A responsible implementation includes human review, documented assumptions, and monitoring that triggers investigation when metrics shift unexpectedly.
FAQ: Machine Learning AI for Digital Advertising
What’s the difference between Machine Learning AI and Generative AI in advertising?
Machine Learning (predictive) AI focuses on predicting outcomes (clicks, conversions, fraud). Generative AI creates new content (ad copy drafts, summaries). Many teams use both: ML decides who and when, while generative AI helps produce what to show—under human review.
Do I need deep learning to build an effective ad prediction model?
Not necessarily. For tabular campaign and event data, gradient-boosted trees or logistic regression can be highly competitive and easier to operate. Deep learning becomes more compelling when you use large-scale sequence data, text, images, or embeddings.

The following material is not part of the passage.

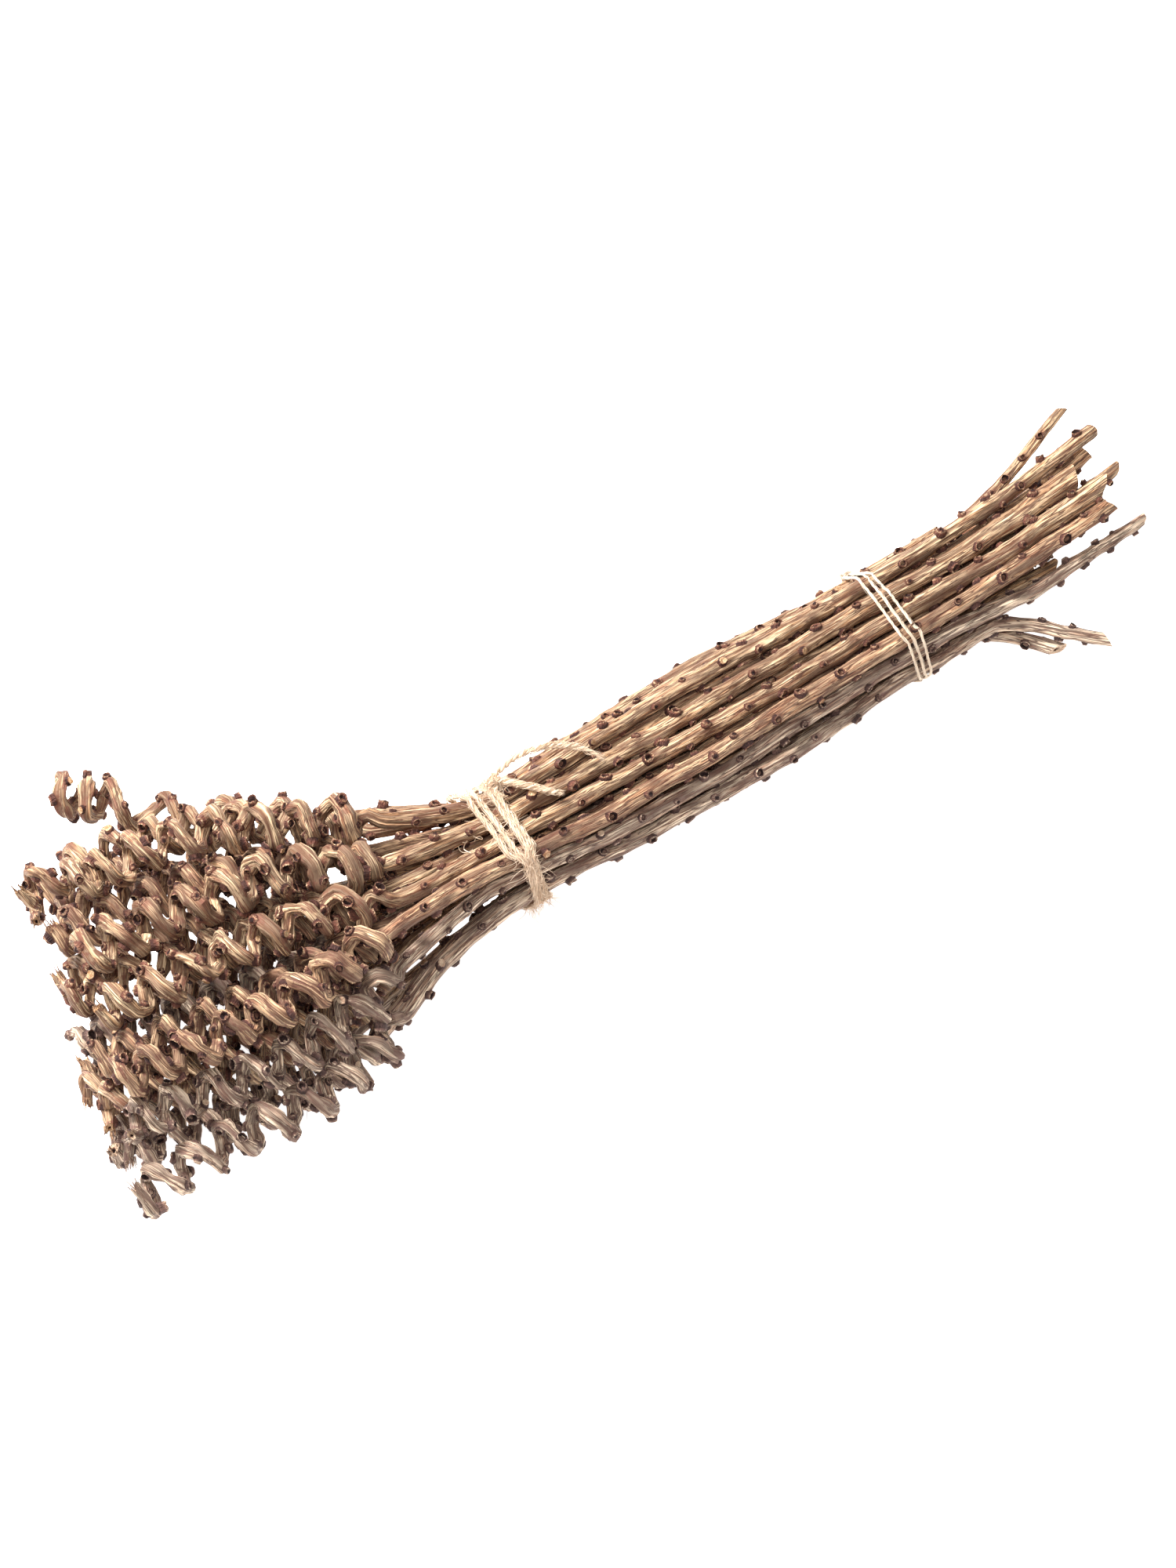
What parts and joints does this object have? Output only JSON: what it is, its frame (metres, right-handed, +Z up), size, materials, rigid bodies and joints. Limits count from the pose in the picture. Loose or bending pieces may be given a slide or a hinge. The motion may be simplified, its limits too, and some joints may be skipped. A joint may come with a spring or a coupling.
{
  "type": "bundle of twigs",
  "caption": "Bundle of dried cane stems with bud scars, tied twice with jute twine, each stem wound into a spring at one end and cut off at the other.",
  "frame": {"origin": "under the middle of the bundle's box, on the surface that it lies on", "axes": "+X along the stems from the springs towards the cut ends, +Y across the bundle, +Z up"},
  "size_m": [0.6562, 0.2396, 0.1162],
  "materials": {
    "cane_golden": "dry fibrous bark, matte",
    "cane_brown": "dry fibrous bark, matte",
    "cane_grey": "weathered fibrous bark, matte",
    "jute": "hairy twisted twine",
    "jute_fine": "thin twisted twine"
  },
  "bodies": {
    "root": {"twig_01": "cane_grey", "twig_02": "cane_golden", "twig_03": "cane_brown", "twig_04": "cane_golden", "twig_05": "cane_grey", "twig_06": "cane_golden", "twig_07": "cane_brown", "twig_08": "cane_golden", "twig_09": "cane_brown", "twig_10": "cane_grey", "twig_11": "cane_golden", "twig_12": "cane_grey", "twig_13": "cane_golden", "twig_14": "cane_brown", "twig_15": "cane_golden", "twig_16": "cane_grey", "twig_17": "cane_brown", "twig_18": "cane_golden", "twig_19": "cane_brown", "twig_20": "cane_golden", "twig_21": "cane_brown", "twig_22": "cane_golden", "twig_23": "cane_golden", "twig_24": "cane_golden", "lower_tie": "jute", "upper_tie": "jute_fine", "long_tail": "jute", "short_tail": "jute"}
  },
  "joints": []
}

How do developers evaluate an ML model’s impact on ad performance?
Use offline metrics for sanity checks, then validate with online experiments (A/B tests) measuring business outcomes like conversion rate, cost per acquisition, revenue, or incrementality. Also monitor for distribution shifts and delayed conversions.
Can Machine Learning replace marketers?
In practice, ML automates repetitive decision-making and pattern detection, but strategy, positioning, compliance, and creative direction still require human judgment. The best results usually come from pairing domain expertise with well-instrumented ML systems.